Le front informationnel

C’est cependant sur le front des réseaux sociaux que les alertes ont été lancées. L’objectif par le Hamas et ses alliés est double. D’une part, il s’agit de frapper de démoralisation la population d’Israël, en commençant par les familles des victimes qui sont parfois directement appelés par les terroristes depuis les téléphones des victimes. D’autre part, il y a la volonté d’alimenter un sentiment de revanche barbare à travers le monde arabe et au-delà afin de créer une caisse de résonnance violente et antisémite, dans une forme de concurrence à l’horreur avec Daesh.

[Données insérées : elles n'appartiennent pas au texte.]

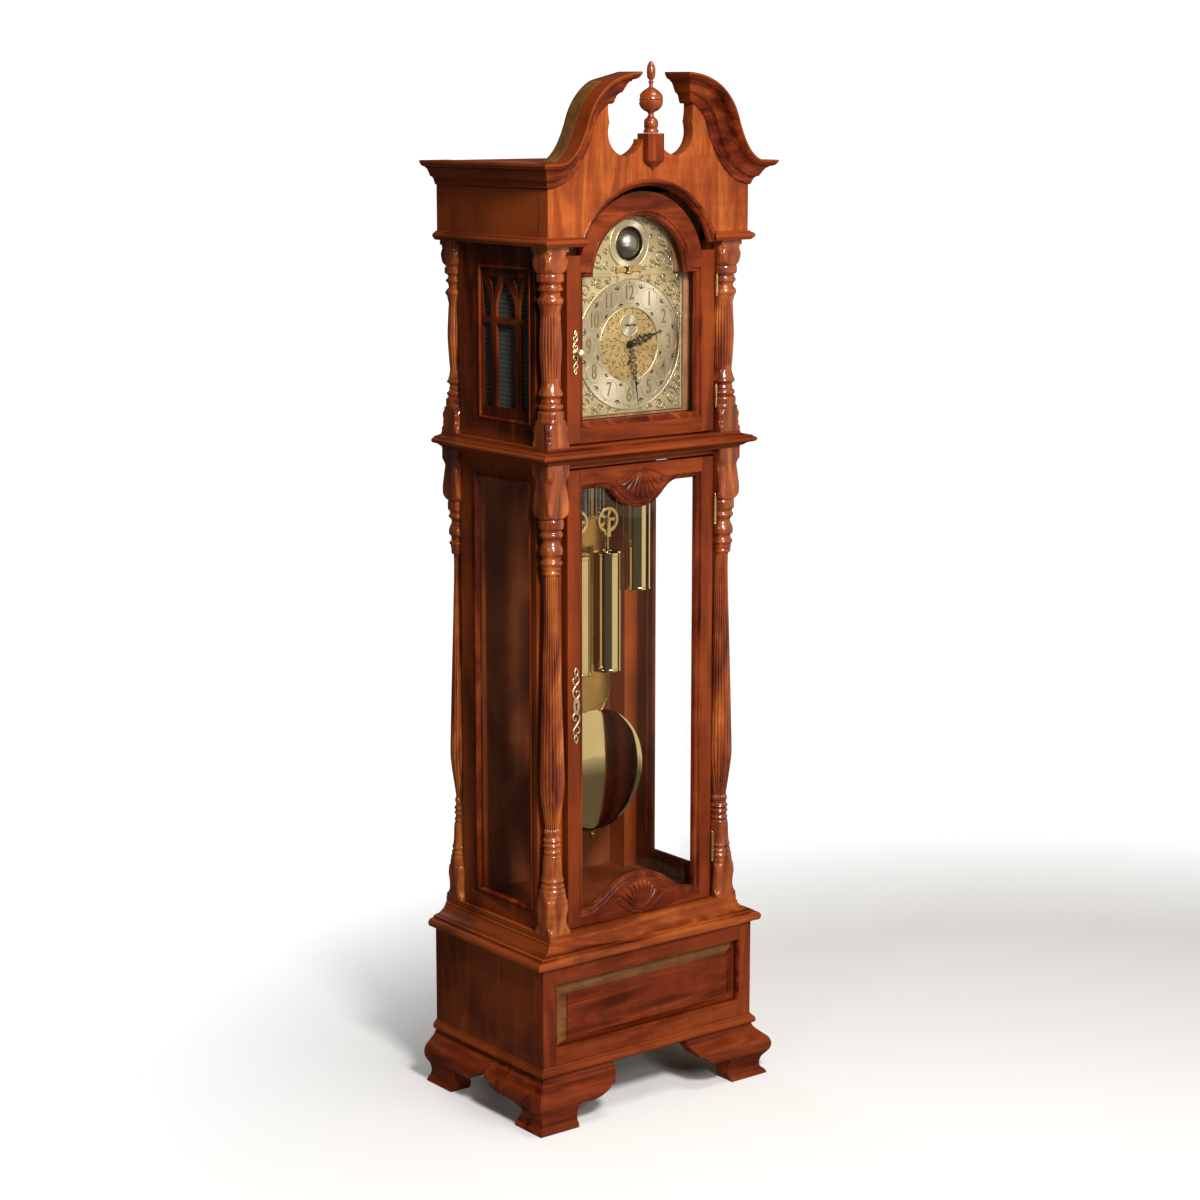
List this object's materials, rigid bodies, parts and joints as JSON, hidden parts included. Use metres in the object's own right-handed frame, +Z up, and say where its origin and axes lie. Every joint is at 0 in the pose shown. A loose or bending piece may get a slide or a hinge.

Cette vague de haine antisémite doit rendre impossible le rapprochement d’Israël et des pays arabes et peut-être aussi fragiliser intérieurement les pays occidentaux. De la même façon que sur les aspects strictement cyber, on voit d’ailleurs certains comptes liés à la Russie et à la désinformation anti-Ukrainienne se mêler de désinformation autour des crimes barbares qui ont eu lieu le 7 octobre. Les enjeux, portés par le Digital Service Act, de régulation des grandes plateformes se retrouvent au cœur de ce conflit. Il s’agit là aussi d’un test pour l’Union Européenne et pour ses pays.

Les fronts à venir

Au-delà, si jamais une grande puissance régionale a participé activement aux opérations du Hamas, il est possible qu’elle s’expose à de nombreuses représailles de type guerre hybride/opérations spéciales, y compris dans le cyber. On peut d’ailleurs observer qu’entre 2020 et 2022, l’Iran a subi des attaques cyber d’une très haute sophistication, que certains analystes ont mis sur le compte d’Israël contre différentes cibles. En mai 2020, c’est par exemple le terminal de Shahid Rajee dans le port de Bandar Abbas, où passe 90 % de tout le trafic container de l’Iran, qui a été totalement paralysée avec l’impossibilité aux navires de pouvoir décharger. En octobre 2021, plus de 4300 stations essence ont été mis hors d’usage, rendant impossible aux automobilistes de pouvoir faire le plein. En juin 2022, trois aciéries ont vu leur fourneau exploser de l’intérieur, avec un cas même où on avait pris le contrôle à distance du système de surveillance vidéo afin de capturer l’image de l’explosion. Ces démonstrations d’une très haute sophistication montre que pour des états cyber avancés, il pourrait exister de nouvelles manières de riposter d’une façon stupéfiante et inédite.

Même si certaines leçons préliminaires et obligations pour l’Union Européenne peuvent déjà être tirées du conflit, beaucoup reste encore à venir.